Banking institutions in India are primarily of two types: scheduled and non-scheduled. Any bank that is listed under the 2nd schedule of the Reserve Bank of India Act, 1934 is considered to be a scheduled bank. And non-scheduled banks are the banks that do not follow the guidelines as prescribed by Reserve Bank of India and thus operate differently.
Generally speaking, scheduled banks include all kinds of commercial banks such as nationalised, foreign, development, cooperative and regional rural banks. These banks need to fulfill three conditions to be classified in this category:
1) The paid-up capital and collected fund of the bank should be equal to or greater than Rs. 5 lakh.
2) The depositors shall not be adversely affected by any activity undertaken by the bank.
3) Instead of being a sole-proprietorship or partnership firm, the bank needs to be a corporation.
The scheduled commercial banks in India are primarily categorized into 5 groups, namely: State Bank of India, Nationalised Banks, Regional Rural Banks, Foreign Banks, Other Indian Scheduled Commercial Banks (private sector banks). These banks enjoy certain rights and facilities, such as:
1) The right to receive a refinance facility from the apex bank.
2) Entitlement for currency chest facilities.
3) Automatic membership of the clearinghouse.
A few examples of scheduled banks are Bank of Baroda, Canara Bank, Bank of India, Dena Bank, etc.
By definition, non-scheduled banks are those that do not comply with the provisions specified by the RBI. They are not listed in the Second Schedule of the RBI Act, 1934 and are considered to not be able to serve and protect the depositor’s interests. They are also required to maintain a cash reserve requirement, but with themselves and not the RBI.
These banks have a reserve capital of less than Rs. 5 lakhs and are generally local area banks. They cannot borrow money from the RBI, unlike scheduled banks, except in emergency situations. Whereas scheduled banks need to deposit 18% to the central bank (5.5% cash and 12.5% in others), non-scheduled banks have no such compulsion.
A few examples of non-scheduled banks operating in India are:
1) Akhand Anand Co-operative Bank Limited
2) Alavi Co-Operative Bank Limited
3) Amarnath Co-Operative Bank Limited
4) Amod Nagrik Sahakari Bank Limited
It is ultimately clear that scheduled banks enjoy a far greater range of privileges than non-scheduled banks. The latter can’t get remittances through the offices of the Reserve Bank of India and its agents unlike scheduled banks can, for free or at concessional rates. Scheduled banks can also exercise borrowing facilities by the Central Bank by submitting required documents, which non-scheduled banks cannot.

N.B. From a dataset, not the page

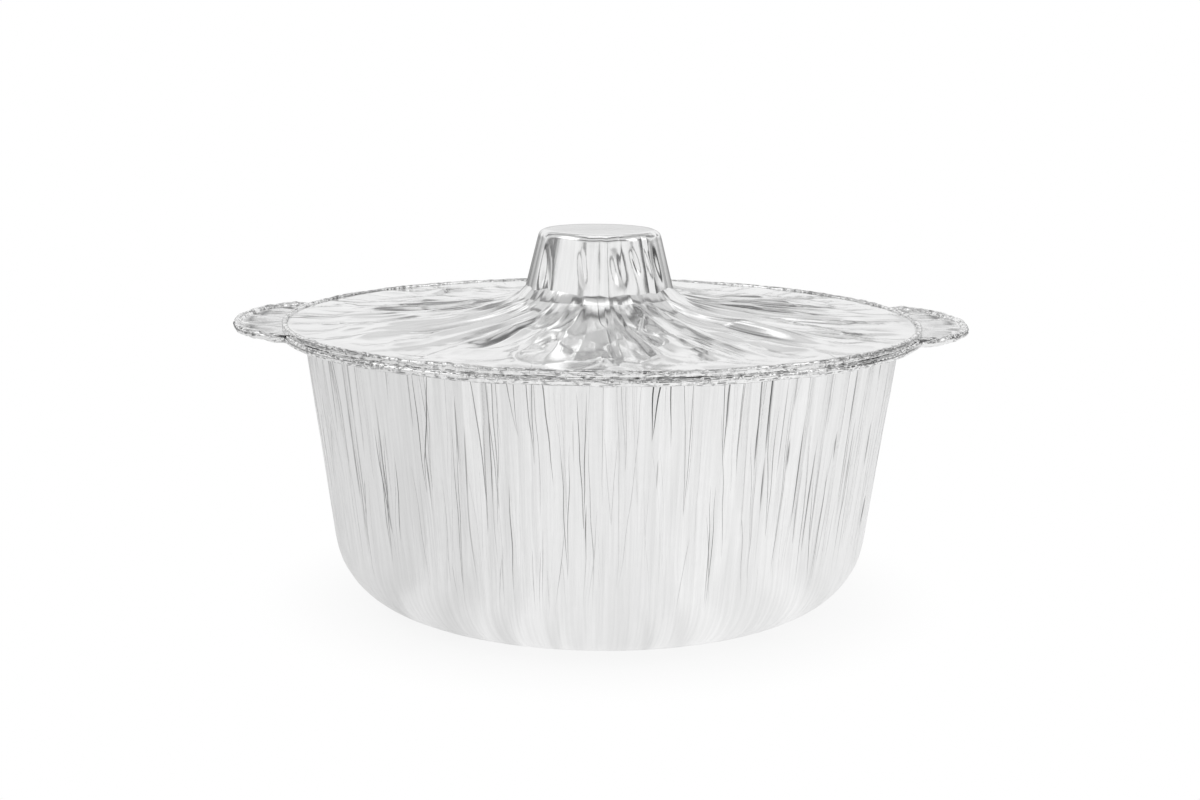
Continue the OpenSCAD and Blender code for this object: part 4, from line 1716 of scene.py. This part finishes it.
@dataclass
class Studio:
    """White floor, soft lamps, pale surroundings and the camera at the photograph's angle."""

    azimuth: float = -1.38
    elevation: float = 8.885
    distance: float = 813.1
    roll: float = 0.586
    focal_px: float = 1971.0
    image_w: float = 1200.0
    image_h: float = 800.0
    target_z: float = 107.39
    target_px: tuple[float, float] = (601.04, 337.97)
    sensor: float = 36.0
    camera_reach_m: float = 20.0
    lamp_aim_m: float = 0.08
    floor_half_m: float = 3.0
    floor_drop_m: float = 0.0002
    floor_hex: str = "#F4F4F4"
    # The floor as the metal mirrors it. The rows of four map a range to strengths: metres along
    # +Y, the cosine of the bearing from -X, and noise by bearing.
    mirror_near: float = 1.02
    mirror_reach_m: tuple[float, float] = (0.3, 0.9)
    mirror_behind: tuple[float, ...] = (-0.1, 0.5, 0.95, 0.2)
    mirror_aside: tuple[float, ...] = (0.4, 0.95, 1.0, 0.84)
    mirror_uneven: tuple[float, ...] = (0.35, 0.65, 0.82, 1.05)
    mirror_noise: float = 7.0
    mirror_lit: float = 0.12
    # The faint contact shadow: distance from the axis in metres, and how much of it is kept.
    shadow: tuple[float, ...] = (0.085, 0.15, 0.15, 0.0)
    world_grey: float = 0.8

    def build(self) -> None:
        """Sets up everything round the object."""
        self._camera()
        self._floor()
        self._world()
        for lamp in LAMPS:
            self._hang(lamp)
        settings = bpy.context.scene.view_settings
        settings.view_transform = "Standard"

    def _camera(self) -> None:
        """Aims the camera so that the rim's middle falls where the photograph has it."""
        a, e = math.radians(self.azimuth), math.radians(self.elevation)
        back = Vector((math.sin(a) * math.cos(e), -math.cos(a) * math.cos(e), math.sin(e)))
        target = Vector((0, 0, self.target_z * MM))
        place = target + back * (self.distance * MM)
        left = math.atan((self.target_px[0] - self.image_w / 2) / self.focal_px)
        down = math.atan((self.image_h / 2 - self.target_px[1]) / self.focal_px)
        ahead = -back
        ahead.rotate(Matrix.Rotation(left, 3, "Z"))
        aside = ahead.cross(Vector((0, 0, 1))).normalized()
        ahead.rotate(Matrix.Rotation(-down, 3, aside))
        upward = aside.cross(ahead).normalized()
        turned = Matrix.Rotation(math.radians(-self.roll), 3, ahead)
        aside, upward = turned @ aside, turned @ upward
        frame = Matrix((aside, upward, -ahead)).transposed().to_4x4()
        lens = bpy.data.cameras.new("camera")
        lens.sensor_width = self.sensor
        lens.lens = self.focal_px / self.image_w * self.sensor
        lens.clip_end = self.camera_reach_m
        camera = bpy.data.objects.new("camera", lens)
        camera.matrix_world = Matrix.Translation(place) @ frame
        bpy.context.scene.collection.objects.link(camera)
        bpy.context.scene.camera = camera

    def _hang(self, lamp: Lamp) -> None:
        """Hangs a lamp so that it faces the object.

        Args:
            lamp: The lamp.
        """
        light = bpy.data.lights.new(lamp.name, "AREA")
        light.shape = "SQUARE"
        light.size = lamp.size
        light.energy = lamp.power
        hung = bpy.data.objects.new(lamp.name, light)
        hung.location = lamp.place
        facing = Vector((0, 0, self.lamp_aim_m)) - Vector(lamp.place)
        hung.rotation_euler = facing.to_track_quat("-Z", "Y").to_euler()
        bpy.context.scene.collection.objects.link(hung)

    def _floor(self) -> None:
        """Adds the floor: white, with a faint shadow, and darker far off in the metal's mirror."""
        half = self.floor_half_m
        mesh = bpy.data.meshes.new("floor")
        corners = ((-half, -half), (half, -half), (half, half), (-half, half))
        mesh.from_pydata([(x, y, -self.floor_drop_m) for x, y in corners], [], [(0, 1, 2, 3)])
        floor = bpy.data.objects.new("floor", mesh)
        bpy.context.scene.collection.objects.link(floor)
        material = bpy.data.materials.new("matt_white_sweep")
        material.use_nodes = True
        tree = material.node_tree
        tree.nodes.clear()
        g = Steps(tree)
        path = add_node(tree, "ShaderNodeLightPath").outputs
        plain = {"Color": linear_colour(self.floor_hex)}
        lit = add_node(tree, "ShaderNodeBsdfDiffuse", inputs=plain).outputs[0]
        place = add_node(tree, "ShaderNodeTexCoord").outputs["Object"]
        far, way = g(Step.LENGTH, place), g(Step.NORMALIZE, place)
        spokes = g(Step.NOISE, way, 0.0, self.mirror_noise, 2.0, NOISE_ROUGHNESS)
        behind = add_node(tree, "ShaderNodeSeparateXYZ", inputs={0: place}).outputs["Y"]
        behind = g(Step.SOFT_RAMP, behind, *self.mirror_behind)
        reach = g(Step.SOFT_RAMP, far, *self.mirror_reach_m, 0.0, 1.0)
        fall = g(Step.SUBTRACT, behind, self.mirror_near)
        fall = g(Step.MULTIPLY_ADD, reach, fall, self.mirror_near)
        aside = g(Step.DOT_PRODUCT, way, (-1.0, 0.0, 0.0))
        uneven = g(Step.RAMP, spokes, *self.mirror_uneven)
        uneven = g(Step.MULTIPLY, uneven, g(Step.SOFT_RAMP, aside, *self.mirror_aside))
        glow = {"Strength": g(Step.MULTIPLY, fall, uneven)}
        mirrored = add_node(tree, "ShaderNodeEmission", inputs=glow).outputs[0]
        white = add_node(tree, "ShaderNodeEmission", inputs={"Strength": 1.0}).outputs[0]
        seen = g(Step.BLEND, g(Step.SOFT_RAMP, far, *self.shadow), white, lit)
        mirrored = g(Step.BLEND, self.mirror_lit, mirrored, lit)
        glossy = g(Step.MAXIMUM, path["Is Glossy Ray"], path["Is Transmission Ray"])
        first = g(Step.BLEND, path["Is Camera Ray"], lit, seen)
        surface = {"Surface": g(Step.BLEND, glossy, first, mirrored)}
        add_node(tree, "ShaderNodeOutputMaterial", inputs=surface)
        mesh.materials.append(material)

    def _world(self) -> None:
        """Pale surroundings: plain white to the camera, with cards that the metal can mirror."""
        world = bpy.data.worlds.new("pale_studio")
        world.use_nodes = True
        bpy.context.scene.world = world
        tree = world.node_tree
        tree.nodes.clear()
        g = Steps(tree)
        path = add_node(tree, "ShaderNodeLightPath").outputs
        way = add_node(tree, "ShaderNodeTexCoord").outputs["Generated"]
        axes = add_node(tree, "ShaderNodeSeparateXYZ", inputs={0: way}).outputs
        upward = {"Fac": g(Step.MULTIPLY_ADD, axes["Z"], 0.5, 0.5)}
        ramp = add_node(tree, "ShaderNodeValToRGB", inputs=upward)
        elements = ramp.color_ramp.elements
        while len(elements) < len(SKY):
            elements.new(0.5)
        for element, (elevation, grey) in zip(elements, SKY):
            element.position = 0.5 + 0.5 * math.sin(math.radians(elevation))
            element.color = (grey, grey, grey, 1.0)
        bearing = g(Step.ARCTAN2, axes["Y"], axes["X"])
        height = g(Step.ARCSINE, axes["Z"])
        strength: Any = 1.0
        for card in CARDS:
            turned = g(Step.SUBTRACT, bearing, math.radians(card.azimuth))
            turned = g(Step.ABSOLUTE, g(Step.WRAP, turned, math.pi, -math.pi))
            half, soft = math.radians(card.half), math.radians(card.soft)
            low, high = math.radians(card.low), math.radians(card.high)
            inside = g(Step.SOFT_RAMP, turned, half, half + soft, 1.0, 0.0)
            above = g(Step.SOFT_RAMP, height, low - soft, low, 0.0, 1.0)
            inside = g(Step.MULTIPLY, inside, above)
            below = g(Step.SOFT_RAMP, height, high, high + soft, 1.0, 0.0)
            inside = g(Step.MULTIPLY, inside, below)
            shade = g(Step.MULTIPLY_ADD, inside, card.shade - 1.0, 1.0)
            strength = g(Step.MULTIPLY, strength, shade)
        grey, white = (self.world_grey,) * 3 + (1.0,), (1.0, 1.0, 1.0, 1.0)
        mirrored, plain, seen = (
            add_node(tree, "ShaderNodeBackground", inputs=given).outputs[0]
            for given in (
                {"Color": ramp.outputs["Color"], "Strength": strength},
                {"Color": grey},
                {"Color": white},
            )
        )
        glossy = g(Step.MAXIMUM, path["Is Glossy Ray"], path["Is Transmission Ray"])
        first = g(Step.BLEND, glossy, plain, mirrored)
        surface = {"Surface": g(Step.BLEND, path["Is Camera Ray"], first, seen)}
        add_node(tree, "ShaderNodeOutputWorld", inputs=surface)


@dataclass(frozen=True)
class Lamp:
    """A square soft lamp: its place and size in metres, and its power in watts."""

    name: str
    place: tuple[float, float, float]
    size: float
    power: float


LAMPS = (
    Lamp("key_softbox", (-1.0, -0.2, 1.0), 0.6, 0.85),
    Lamp("fill_softbox", (1.0, -0.3, 0.9), 0.6, 0.7),
    Lamp("top_softbox", (0.0, 0.3, 1.5), 0.8, 1.3),
)


@dataclass(frozen=True)
class Card:
    """A studio card that the metal mirrors: a place in the surroundings made darker or brighter.

    Angles are in degrees: azimuth from +X toward +Y, and elevation above the horizon.
    """

    azimuth: float
    half: float
    low: float
    high: float
    shade: float
    soft: float = 2.0


# The surroundings that the metal mirrors: elevation in degrees and grey.
SKY = (
    (-12.0, 0.16),
    (-4.0, 0.22),
    (2.0, 0.5),
    (8.0, 0.93),
    (20.0, 0.98),
    (30.0, 0.7),
    (44.0, 0.8),
    (60.0, 0.58),
    (90.0, 0.66),
)
CARDS = (
    Card(90.0, 34.0, 54.0, 60.0, 1.5, 1.0),
    Card(-90.0, 62.0, 5.0, 26.0, 1.02, 2.0),
    Card(-90.0, 70.0, 54.0, 60.0, 1.35, 1.0),
    Card(-90.0, 60.0, 34.0, 43.0, 0.2, 1.0),
    Card(-70.0, 6.0, 0.0, 27.0, 0.2, 1.0),
    Card(14.0, 11.0, 0.0, 27.0, 0.12, 1.0),
    Card(176.0, 9.0, 0.0, 27.0, 0.25, 1.0),
    Card(-128.0, 3.0, 6.0, 24.0, 0.3, 1.0),
    Card(-28.0, 3.0, 2.0, 22.0, 0.25, 1.0),
    Card(70.0, 4.0, 26.0, 46.0, 0.4, 1.0),
    Card(104.0, 4.0, 30.0, 50.0, 0.4, 1.0),
    Card(44.0, 7.0, 14.0, 60.0, 0.35, 1.0),
    Card(140.0, 7.0, 14.0, 60.0, 0.35, 1.0),
    Card(90.0, 180.0, 68.0, 76.0, 0.25, 1.0),
)


# Aluminium foil, cold-rolled and then drawn deep between dies. Drawing leaves fine upright lines
# that smear its mirror into a soft sheen. The tucked pleats are pressed in as grooves and darkened
# into thin dark threads in the colour: painted shade in the creases. The real lines are too fine
# to show at this size, so they are drawn about 1.7 mm wide.
WALL_FOIL = Finish(
    name="drawn_aluminium_foil",
    light_hex="#F4F4F4",
    shade_hex="#ECECEC",
    crease_shade_hex="#4A4B4C",
    roughness=0.2,
    reference_mm=112.0,
    streak_mm=1.7,
    streak_stretch=30.0,
    streak_depth=0.25,
    crumple_mm=3.0,
    crumple_depth=0.03,
    creases=(
        Creases(44.0, 104.0, 0.018, 0.5, 0.9, 1.0),
        Creases(59.0, 80.0, 0.022, 0.7, 0.8, 2.0),
        Creases(83.0, 60.0, 0.028, 0.8, 0.4, 3.0),
        Creases(120.0, 84.0, 0.024, 0.4, 0.55, 5.0),
    ),
    groove_depth=0.26,
    tuck_depth=0.4,
    fade_mm=(18.0, 50.0),
)
# Aluminium foil, cold-rolled bright and pressed in one shallow stroke. It is close to a mirror,
# so each facet shows one tone of the room and changes sharply at its ridge. Its creases and
# valleys are darkened in the colour: painted shade.
LID_FOIL = Finish(
    name="pressed_aluminium_foil",
    light_hex="#F4F4F4",
    shade_hex="#ECECEC",
    crease_shade_hex="#5A5B5C",
    roughness=0.15,
    reference_mm=60.0,
    streak_mm=4.0,
    streak_stretch=8.0,
    streak_depth=0.04,
    crumple_mm=9.0,
    crumple_depth=0.05,
    creases=(Creases(41.0, 46.0, 0.03, 0.7, 0.4, 4.0),),
    groove_depth=0.14,
    tuck_depth=0.2,
    fade_mm=(-100.0, -99.0),
    outwards=True,
)
# The same aluminium foil, rolled over and crushed by the edge tool. It is the most broken
# surface: small bright facets beside short dark cracks, which are painted shade in the colour.
# The real wrinkles are too fine to show at this size, so they are drawn about 2 mm wide.
EDGE_FOIL = Finish(
    name="crushed_aluminium_foil",
    light_hex="#F8F8F8",
    shade_hex="#EEEEEE",
    crease_shade_hex="#4E4F50",
    roughness=0.12,
    reference_mm=129.0,
    streak_mm=2.1,
    streak_stretch=2.2,
    streak_depth=0.04,
    crumple_mm=2.0,
    crumple_depth=0.04,
    crackle_depth=0.12,
    crackle_shade=0.6,
)


def dress(piece: bpy.types.Object, material: bpy.types.Material, node: str) -> None:
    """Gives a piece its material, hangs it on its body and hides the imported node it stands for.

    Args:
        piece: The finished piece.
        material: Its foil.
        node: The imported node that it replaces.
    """
    if not piece.data.materials:
        piece.data.materials.append(material)
    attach(piece, BODY)
    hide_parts(node)
    piece.data.calc_loop_triangles()
    LOG.info("%s: %d triangles", piece.name, len(piece.data.loop_triangles))


def main() -> None:
    """Builds the dressed pot and lid and the studio round them."""
    logging.basicConfig(level=logging.INFO, format="%(message)s")
    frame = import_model()
    pot, lid = frame["nodes"]["pot"], frame["nodes"]["lid"]
    rim_r = float(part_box("pot")[1].y) / MM
    Studio().build()

    creases = crease_group()
    wall_foil, lid_foil, edge_foil = (f.build(creases) for f in (WALL_FOIL, LID_FOIL, EDGE_FOIL))
    wall = PotWall(SolidRings(pot, POT_PLEATS))
    dress(wall.build(), wall_foil, "pot")
    rim = PotRim(rim_r=rim_r, flange_z=wall.flange_z)
    dress(rim.build(Crumple(), edge_foil, wall_foil), edge_foil, "pot")

    lid_inset, lid_gap = 1.0, 0.2
    edge = LidEdge(
        roll_r=rim_r - lid_inset - LidEdge.width / 2,
        roll_z=wall.pot_h + lid_gap + LidEdge.height / 2,
    )
    sheet = LidSheet(
        SolidRings(lid, LID_GATHERS),
        edge_r=edge.roll_r - edge.width / 2 + edge.foil_t / 2,
        roll_r=edge.roll_r,
        roll_z=edge.roll_z,
    )
    dress(sheet.build(), lid_foil, "lid")
    dress(edge.build(Crumple(seed=8.0), edge_foil, lid_foil), edge_foil, "lid")


if __name__ == "__main__":
    main()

Some of the key differences between them can be summarized as:
1) Non-scheduled banks maintain Cash Reserve Ratio (CRR) with themselves, unlike scheduled banks which must maintain it with RBI, at rates prescribed by it.
2) Scheduled banks must periodically suit returns to RBI but non-scheduled banks are exempted from this requirement.
3) Non-scheduled banks cannot automatically become members of the clearinghouse, but scheduled banks can.